Morena do meu coração,

No último dos oito anos em que, na condição de prefeito, tenho sido ‘chefe de cerimônias’ das merecidas festas que celebram seu aniversário, escrevo-lhe esta carta emocionada – e como toda carta de amor, às vezes meio ridícula. Mas expressão genuína dos meus sentimentos.
Primeiro quero confessar-lhe que, nestes dias festivos, às vezes tento em vão disfarçar uma lágrima – não de tristeza ou nostalgia, mas de alento e alegria. Seja ao ver suas adolescentes ‘meninas morenas’ (de todas as raças, cores e crenças) sorrindo para o futuro na algazarra do pátio da escola, seja ao identificar nos olhos dos que já fizeram muito para que você seja hoje esta ‘Morena’ de tirar o fôlego, a serena certeza de que lhes será sempre grata e acolhedora.

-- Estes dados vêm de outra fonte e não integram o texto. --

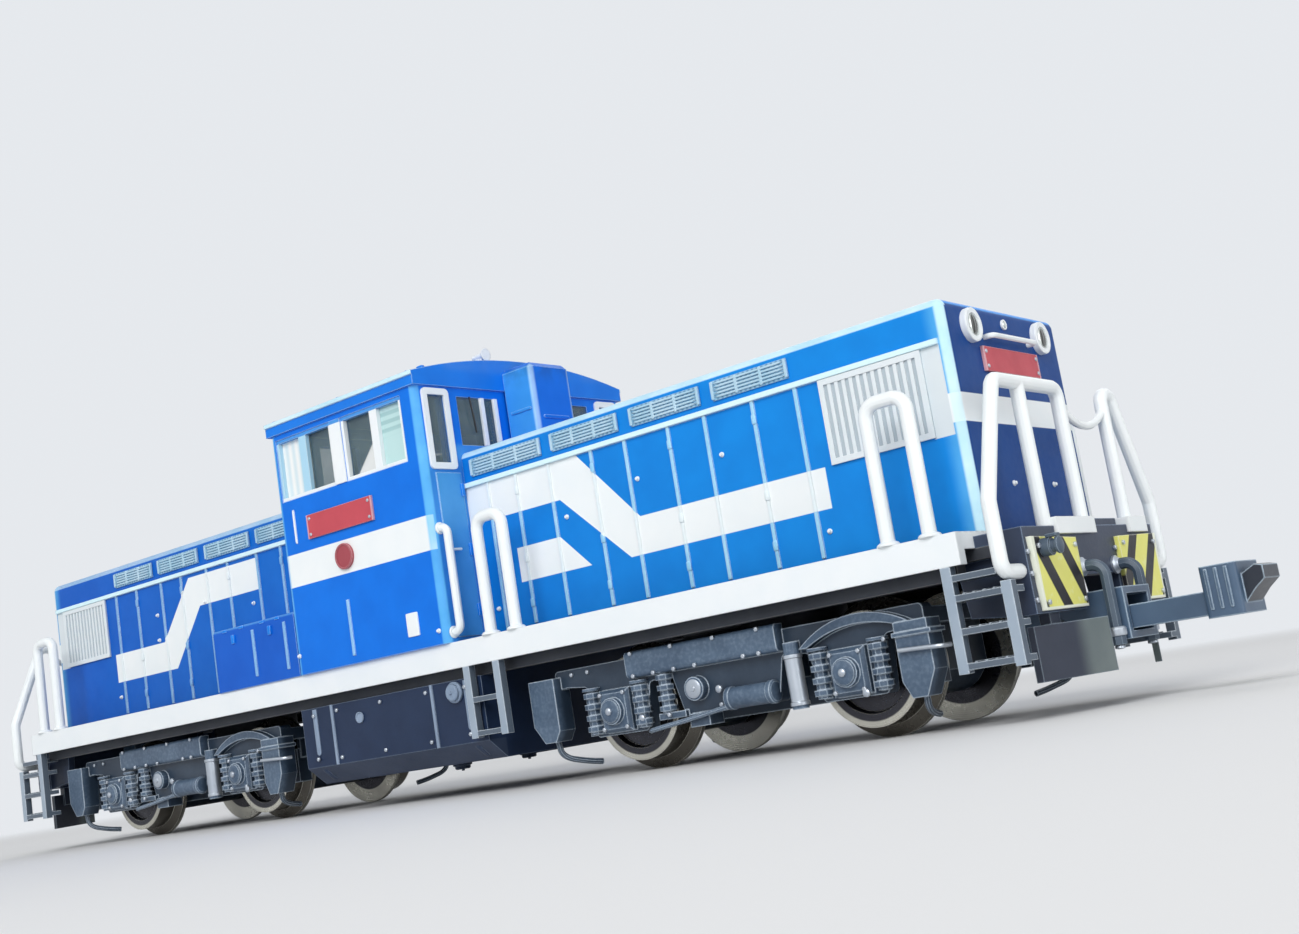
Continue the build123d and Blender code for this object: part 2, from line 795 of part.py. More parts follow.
# Steps: two stringers with treads at the corners, and a ladder below each cab door
step_inner = walkway_half_length - 1.1
step_outer = end_rail_plane - step_stringer / 2
step_bottom = above_rail(1.9)
step_depth = 1.2
tread_thickness = 0.3
tread_heights = (2.05, 3.6, 5.1)
top_tread = above_rail(6.0)
stringer_y = (-step_plane, -step_plane + step_stringer)
corner_steps = block((step_inner, step_inner + step_stringer), stringer_y, (step_bottom, sill_bottom))
corner_steps += block(
    (step_outer, step_outer + step_stringer), stringer_y, (step_bottom, rail_foot - rail_radius)
)
for height in tread_heights:
    corner_steps += block(
        (step_inner, step_outer + step_stringer),
        (-step_plane, -step_plane + step_depth),
        (above_rail(height), above_rail(height) + tread_thickness),
    )
tread_gap = 0.02
corner_steps += block(
    (step_inner + step_stringer - 0.1, end_rail_plane - rail_radius - tread_gap),
    (-step_plane, -beam_half_width),
    (top_tread, top_tread + tread_thickness),
)
step_pair = (corner_steps, mirrored(corner_steps))
save("corner_steps", *step_pair, *[turned(piece) for piece in step_pair])
ladder_posts = (cab_half_length + 0.6, cab_half_length + 3.0)
ladder_bottom = above_rail(2.6)
ladder_rungs = (above_rail(2.7), above_rail(4.6))
ladder_span = (ladder_posts[0], ladder_posts[1] + step_stringer)
ladder = block(ladder_span, stringer_y, (ladder_rungs[0], ladder_rungs[0] + tread_thickness))
ladder += block(ladder_span, stringer_y, (ladder_rungs[1], ladder_rungs[1] + tread_thickness))
for start in ladder_posts:
    ladder += block((start, start + step_stringer), stringer_y, (ladder_bottom, sill_bottom))
save("cab_ladders", ladder, turned(ladder))

# Wheelsets: an axle with two flanged wheels, turned in one
hub_radius = 1.2
rim_radius = 2.2
web_recess = 0.35
flange_land = 0.3
axle_end = frame_inner - 0.1
half_profile = (
    (0, 0),
    (axle_radius, 0),
    (axle_radius, wheel_back),
    (flange_radius, wheel_back),
    (flange_radius, wheel_back + flange_land),
    (tread_radius, wheel_back + flange_width),
    (tread_radius, wheel_front),
    (rim_radius, wheel_front),
    (rim_radius - 0.1, wheel_front - web_recess),
    (hub_radius, wheel_front - web_recess),
    (hub_radius, wheel_front),
    (axle_end_radius, wheel_front),
    (axle_end_radius, axle_end),
    (0, axle_end),
)
half_wheelset = revolve(make_face(Plane.XY * Polyline(*half_profile, close=True)), Axis.Y)
wheelset = half_wheelset + mirrored(half_wheelset)
axle_places = (
    ("wheelset_1", bogie_centre + wheelbase / 2),
    ("wheelset_2", bogie_centre - wheelbase / 2),
    ("wheelset_3", -bogie_centre + wheelbase / 2),
    ("wheelset_4", -bogie_centre - wheelbase / 2),
)
for name, x in axle_places:
    save(name, Pos(x, 0, axle_height) * wheelset)

# Gear case of a bogie, drawn with its middle at x = 0: a box with a round cover over each axle
gear_cover_radius = 1.85
axles = (-wheelbase / 2, wheelbase / 2)
gear_case = block(
    (-gearbox_half_length, gearbox_half_length),
    (-gearbox_half_width, gearbox_half_width),
    (gearbox_bottom, gearbox_top),
)
gear_case = chamfer(gear_case.edges().filter_by(Axis.Y), 0.7)
for x in axles:
    gear_case += crosswise(x, axle_height, gear_cover_radius, (-gearbox_half_width, gearbox_half_width))
gear_case -= upright(0, 0, pivot_radius + running_gap, (pin_bottom - 0.3, gearbox_top + 1))
for x in axles:
    bore_span = (-gearbox_half_width - 1, gearbox_half_width + 1)
    gear_case -= crosswise(x, axle_height, axle_radius + running_gap, bore_span)

# Side frame of a bogie: one moulding with a deep beam, axle boxes between coil springs, brake gear
# and sand boxes
frame_outer = frame_inner + frame_plate
bar_inner = wheelbase / 2 + flange_radius + 0.15
bar_thickness = 0.75
frame_end = bar_inner + bar_thickness
pedestal_half_width = 1.85
half_outline = (
    (0, 2.65),
    (frame_end, 2.65),
    (frame_end, 1.75),
    (wheelbase / 2 + pedestal_half_width + 0.25, 1.5),
    (wheelbase / 2 + pedestal_half_width, -1.3),
    (wheelbase / 2 - pedestal_half_width, -1.3),
    (wheelbase / 2 - pedestal_half_width - 0.5, 1.2),
    (3.6, 1.4),
    (3.0, -0.9),
    (0, -0.9),
)
outline = [(x, above_axle(z)) for x, z in half_outline]
outline += [(-x, above_axle(z)) for x, z in reversed(half_outline[1:-1])]
side_frame = side_profile(outline, (-frame_outer, -frame_inner))
side_frame = fillet(side_frame.edges().filter_by(Axis.Y), 0.25)

# The deep beam over the middle, with rounded long edges
deep_beam = block(
    (-6.1, 3.8), (-frame_outer - 0.7, -frame_outer + 0.1), (above_axle(1.55), above_axle(2.95))
)
side_frame += fillet(deep_beam.edges().filter_by(Axis.X).sort_by(Axis.Y)[:2], 0.25)

# The curved rib over the outer axle
rib_span = (4.9, 11.9)
rib_depth = 0.5
rib_rise = 1.25
rib_foot = above_axle(1.45)
rib_middle = (rib_span[0] + rib_span[1]) / 2
rib_outline = (
    ThreePointArc((rib_span[0], rib_foot), (rib_middle, rib_foot + rib_rise), (rib_span[1], rib_foot))
    + Line((rib_span[1], rib_foot), (rib_span[1] - rib_depth, rib_foot))
    + ThreePointArc(
        (rib_span[1] - rib_depth, rib_foot),
        (rib_middle, rib_foot + rib_rise - rib_depth),
        (rib_span[0] + rib_depth, rib_foot),
    )
    + Line((rib_span[0] + rib_depth, rib_foot), (rib_span[0], rib_foot))
)
side_frame += side_plate(rib_outline, (-frame_outer - 0.45, -frame_outer + 0.1))

# Axle boxes with round covers, each between two coil springs
spring_radius = 0.5
spring_core = 0.36
spring_sides = 8
spring_turns = 4
spring_offset = 1.72
spring_plane = -frame_outer - 0.1
box_half_width = 1.05
box_depth = 0.5


def coil_spring(x, low, high):
    """A coil spring in front of the frame: a core with a ring for each turn."""
    pitch = (high - low) / spring_turns
    spring = prism(x, spring_plane, spring_core, spring_sides, (low, high))
    for number in range(spring_turns):
        ring = low + (number + 0.25) * pitch
        spring += prism(x, spring_plane, spring_radius, spring_sides, (ring, ring + pitch / 2))
    return spring


for axle in axles:
    axle_box = block(
        (axle - box_half_width, axle + box_half_width),
        (-frame_outer - box_depth, -frame_outer + 0.1),
        (above_axle(-1.15), above_axle(1.15)),
    )
    axle_box = chamfer(axle_box.faces().sort_by(Axis.Y)[0].edges(), 0.2)
    side_frame += axle_box + crosswise_boss(axle, axle_height, 0.72, (-frame_outer - 0.8, -frame_outer))
    for offset in (-spring_offset, spring_offset):
        side_frame += coil_spring(axle + offset, above_axle(-1.1), above_axle(1.3))

# Brake gear: an upright cylinder, a lying one, a round boss with its bracket and the middle spring
side_frame += prism(4.4, -frame_outer - 0.3, 0.42, boss_sides, (above_axle(-1.4), above_axle(1.9)))
side_frame += lengthwise(-frame_outer - 0.3, above_axle(-0.35), 0.55, (0.4, 2.8))
side_frame += crosswise_boss(-1.9, above_axle(0.45), 0.62, (-frame_outer - 0.5, -frame_outer + 0.1))
side_frame += block((-2.6, -1.3), (-frame_outer - 0.3, -frame_inner), (above_axle(-1.5), above_axle(-0.8)))
side_frame += block((-4.6, -2.8), (-frame_outer - 0.3, -frame_inner), (above_axle(-0.9), above_axle(-0.55)))
side_frame += coil_spring(-4.0, above_axle(-0.6), above_axle(1.6))

# Sand boxes with sloped hoppers at both ends of the side frame, the outer one with a lid
sand_box_y = (-frame_outer - 0.65, -frame_inner - 0.25)
outer_hopper = ((10.5, 1.9), (12.3, 1.9), (12.3, -0.5), (11.7, -1.7), (10.9, -1.7), (10.5, -0.9))
inner_hopper = ((-11.5, 2.3), (-13.4, 2.3), (-13.4, -0.2), (-12.7, -1.2), (-11.9, -1.2), (-11.5, -0.6))
for hopper in (outer_hopper, inner_hopper):
    side_frame += side_profile([(x, above_axle(z)) for x, z in hopper], sand_box_y)
lid_y = (sand_box_y[0] - 0.12, sand_box_y[1])
side_frame += block((10.4, 12.5), lid_y, (above_axle(1.2), above_axle(1.42)))

# The two side frames are joined by end bars and carry the gear case on transoms
transom_half_length = 2.6
transom = block(
    (-transom_half_length, transom_half_length),
    (-frame_inner - 0.1, -gearbox_half_width),
    (above_axle(0.13), above_axle(2.33)),
)
end_bar = block((bar_inner, frame_end), (-frame_outer, frame_outer), (above_axle(1.63), above_axle(2.43)))
side_frame += transom
outer_frame = side_frame + turned(side_frame) + end_bar + turned(end_bar)

# Brake shoes and their hangers, hung from the end bars beside the wheel treads
shoe_gap = 0.3
shoe_thickness = 0.6
shoes = []
for end in (-1, 1):
    for side in (near_side, far_side):
        y = side * (wheel_back + flange_width + 0.6)
        reach = wheelbase / 2 + tread_radius + shoe_gap
        shoe = block((reach, reach + shoe_thickness), (-0.5, 0.5), (above_axle(-1.2), above_axle(1.0)))
        shoe -= crosswise(wheelbase / 2, axle_height, tread_radius + shoe_gap, (-1, 1))
        hanger = centred(reach + shoe_thickness - 0.05, 0, 0.15, 0.25, (above_axle(0.4), above_axle(1.63)))
        unit = shoe + hanger
        if end < 0:
            unit = turned(unit)
        shoes.append(Pos(0, y, 0) * unit)

for name, place in (("front", Pos(bogie_centre, 0, 0)), ("rear", Pos(-bogie_centre, 0, 0))):
    save(f"{name}_gear_case", place * gear_case)
    save(f"{name}_bogie_frame", place * outer_frame)
    save(f"{name}_brake_shoes", *[place * shoe for shoe in shoes])

# Coupler pocket under each end beam, with the pin that the hook swings on
pocket_top = above_rail(coupler_height + 1.45)
pocket_bottom = above_rail(coupler_height - 1.0)
pocket_back = beam_front - 3.6
pocket_front = beam_front + pocket_reach
pin_x = beam_front - 1.8
pin_height = above_rail(coupler_height)
hook_pin_radius = 0.3
pocket = block(
    (pocket_back, pocket_front), (-pocket_half_width, pocket_half_width), (pocket_bottom, pocket_top)
)
pocket -= block(
    (pin_x - 1.0, pocket_front + 1),
    (-pocket_half_width + pocket_wall, pocket_half_width - pocket_wall),
    (pocket_bottom + pocket_wall, pocket_top - pocket_wall),
)
pocket += crosswise(pin_x, pin_height, hook_pin_radius, (-pocket_half_width, pocket_half_width))
pocket += block((pocket_back, pocket_back + 1.6), (-1.2, 1.2), (pocket_top, chassis_bottom))
save("front_coupler_pocket", pocket)
save("rear_coupler_pocket", turned(pocket))

# Coupler hook: an arm with an eye round the pin, a box-shaped head open at the top and a short nose
arm_half_height = 0.55
arm_side_gap = 0.15
arm_half_width = pocket_half_width - pocket_wall - arm_side_gap
nose_tip = beam_front + coupler_reach
head_front = nose_tip - 1.0
head_back = head_front - 1.7
head_half_width = pocket_half_width
head_wall = 0.4
head_rise = 1.1
nose_half_width = 1.05
hook_top = pin_height + arm_half_height
hook_bottom = pin_height - arm_half_height
head_bottom = hook_bottom - 0.15
head_top = hook_top + head_rise
arm = block((pin_x, head_back + 0.1), (-arm_half_width, arm_half_width), (hook_bottom, hook_top))
arm += crosswise(pin_x, pin_height, arm_half_height, (-arm_half_width, arm_half_width))
head = block((head_back, head_front), (-head_half_width, head_half_width), (head_bottom, head_top))
head = fillet(head.edges().filter_by(Axis.Z), 0.25)
head -= block(
    (head_back + head_wall, head_front - head_wall),
    (-head_half_width + head_wall, head_half_width - head_wall),
    (hook_top, head_top + 1),
)
nose_points = (
    (head_front - 0.1, hook_bottom + 0.2),
    (nose_tip - 0.5, hook_top - 0.25),
    (nose_tip, hook_top + 0.15),
    (nose_tip, hook_top + 0.75),
    (nose_tip - 0.35, hook_top + 0.85),
    (head_front - 0.1, hook_top + 0.45),
)
hook = arm + head + side_profile(nose_points, (-nose_half_width, nose_half_width))
eye_span = (-arm_half_width - 1, arm_half_width + 1)
hook -= crosswise(pin_x, pin_height, hook_pin_radius + running_gap, eye_span)
save("front_coupler_hook", hook)
save("rear_coupler_hook", turned(hook))
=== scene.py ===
import math
import bmesh
import bpy
import numpy as np
from mathutils import Matrix


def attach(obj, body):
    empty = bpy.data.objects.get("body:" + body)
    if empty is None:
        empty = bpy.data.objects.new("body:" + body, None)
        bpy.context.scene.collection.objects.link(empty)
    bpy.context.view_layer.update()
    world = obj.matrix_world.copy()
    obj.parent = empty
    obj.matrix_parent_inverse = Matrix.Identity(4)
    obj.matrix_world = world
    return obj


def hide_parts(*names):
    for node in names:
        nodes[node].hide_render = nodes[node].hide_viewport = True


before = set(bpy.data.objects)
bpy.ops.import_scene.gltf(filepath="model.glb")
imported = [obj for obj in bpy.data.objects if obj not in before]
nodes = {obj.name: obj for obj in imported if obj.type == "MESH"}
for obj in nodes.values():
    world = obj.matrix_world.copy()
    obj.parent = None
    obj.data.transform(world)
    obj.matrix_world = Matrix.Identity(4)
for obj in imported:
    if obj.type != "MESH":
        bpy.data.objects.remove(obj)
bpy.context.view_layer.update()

# Underframe: the flat plate that everything is screwed to, its side girders, the swivel pads and
# the weights. They are zinc castings, blackened in a bath, so the colour is cloudy and the edges
# rub through to grey metal, lightened further as painted highlights.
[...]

Você bem sabe, Morena do meu coração, que, ao contrário dos homens, com o passar dos anos as cidades ficam cada vez mais jovens e belas. Aos 113 anos, você tem todos os dotes para se envaidecer de sua idade – e de nosso amor incondicional por você.
Conheço-a muito, mas sempre me deslumbro com as curvas ‘mansas’ das modernas avenidas que bordejam seus muitos córregos, acompanhando a sensualidade ondulante de sua geografia. Ou se contorcem, provocantes, na oferta de esporte, lazer e cultura, como a Via Morena,
E como é prazerosa, Morena do meu coração, a certeza de que a exuberante jovialidade de seus 113 anos recusa maquiagens. Bastam-lhe o adorno real dessa mágica fusão de buritizais, avenidas e espaços de lazer de seus parques lineares, e o ajuntamento edênico de araras e de humanos na celebração do verde que a toca e toma, despudoradamente.
Contudo, Morena do meu coração, mais do que nas suas deslumbrantes avenidas ou nas alamedas de bosques de ipês, prestes a explodir em profusão de cores; mais do que no seu estonteante pôr do sol a recortar uma arquitetura de sonhos, eu a vejo, minha Morena, generosa e solidária, no semblante dos milhares de trabalhadores que todos os dias fazem-na uma cidade mais próspera e bela; na alegria esfuziante de suas crianças invadindo as escolas e desbravando o amanhã; no entusiasmo sem-cerimônia de adolescentes e jovens que, nos bancos escolares e nos esportes, moldam o futuro e o seu lugar nele; eu a vejo ainda nos casais enamorados que a fazem mais faceira e linda, e nos passos tranquilos desses idosos que passeiam sua serenidade ao cair da tarde.
Eu a amo em todos e cada um de seus filhos, naturais ou adotivos.
Para finalizar, porém, um lamento e um desabafo – o único – antecipado.
O lamento
Dói muito não mais poder, pela impossibilidade absoluta que só a morte impõe, mostrar a meu pai o quanto você ficou mais jovem e acolhedora neste último ano. Por sete aniversários seguidos eu a exibi, com indisfarçável orgulho, ao olhar severo e sereno de alguém que antes de ser pai do prefeito era seu filho, Morena do meu coração. Ele iria gostar muito de vê-la hoje.
O desabafo
A única mágoa que guardo destes quase oito anos, minha Morena, se deve à persistência com que meus amigos (?) ‘peladeiros’ tentam ofuscar minha condição de craque, com o ‘argumento’ de que, por ser prefeito, só recebo passes açucarados dos companheiros, enquanto os adversários sempre me poupam.
Claro que nunca me passou pela cabeça renunciar para lhes provar o contrário. Eles que me aguardem.
No mais, Morena do meu coração, desculpe o ruim da ‘caligrafia’, como se ‘dizia’ antigamente, e feliz aniversário a você e a todos os campo-grandenses.
(*) Nelson Trad Filho é prefeito de Campo Grande.